Although this isn't a book designed for a quick read, it has significant resources that will benefit those who care about the world in which we live. Like any book that is composed of individually written essays, some are better written and some are of greater interest to one reader or another. You the reader must decide, which ones to focus in on, though it would be helpful to at least skim them all (I did this at certain points). Because I'm a Christian, I was interested in those essays that spoke specifically to how Christians engage the city, and found most of these essays very helpful. I'm also interested in discerning ways in which my faith can engage with other faith traditions in ways that are beneficial to the city, and found that the essays, like that of John Eade, were especially helpful. The context of these essays is not American, but for the most part, the implications fit the American situation as well as others (though the nature of the British commonwealth allows for greater migration than does the American context). As diverse as Los Angeles and New York might be, London is more so.

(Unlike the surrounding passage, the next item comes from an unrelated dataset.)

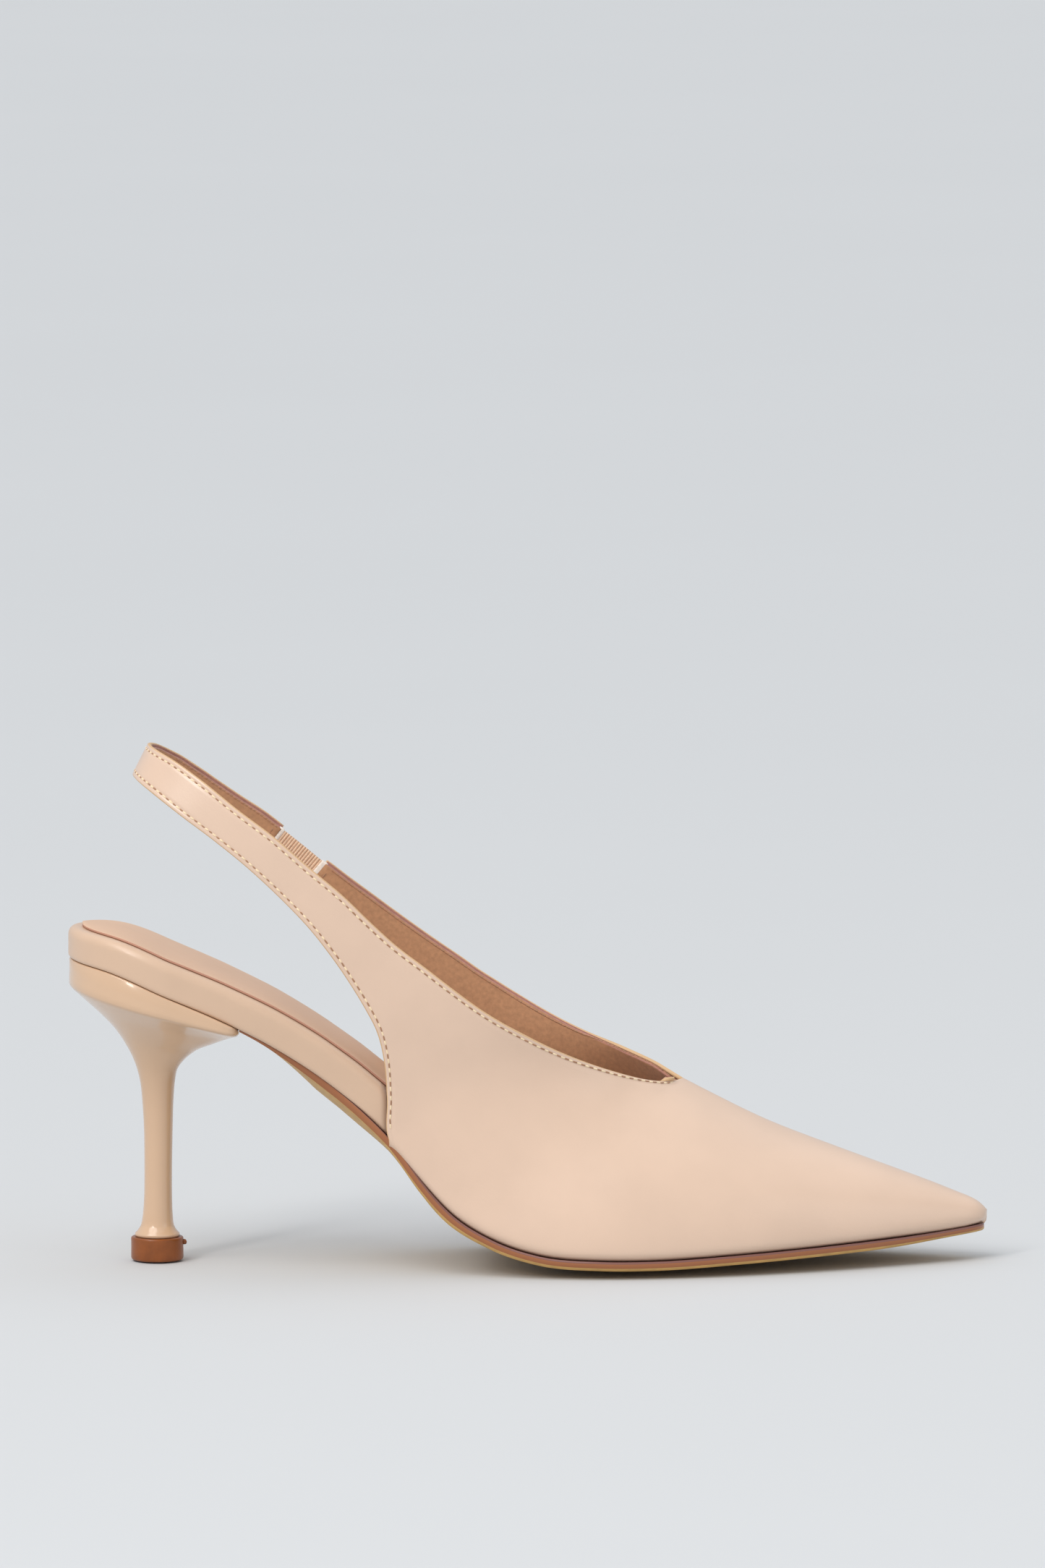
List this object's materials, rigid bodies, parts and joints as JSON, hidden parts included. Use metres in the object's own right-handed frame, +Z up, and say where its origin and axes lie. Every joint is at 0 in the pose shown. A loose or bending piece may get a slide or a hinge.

The book is a call for people of every faith tradition to consider how they should be engaged in urban life. In my estimation it succeeds in doing just that. To my friends interested in urban ministries - read this book. To those who believe that secularism is taking over, then read the book. If you're a Christian and your wondering whether the city is worth the effort, read the book. And Christians, who have lived as if they are the dominant public voice, the book demonstrates that we're not the only game in town. The book helps us understand the ways in which we can share this space.
I should note finally that I picked up the book at the recommendation of a Muslim friend who is a scholar of the place of Islam in modern European and American contexts. So, this isn't just a book by Christians for Christians. It's a book for anyone interested in questions relating to religion and urban life. The evidence is in - even as some religious institutions are struggling spirituality, religion, expressions of faith continue to be present, only they are present in increasing diverse ways. The secular pathway that was once hailed as the future seems to be fading quickly, but as a result the public square has become increasingly diverse and therefore contested space, and we must understand why this is true so that we can share it in beneficial ways.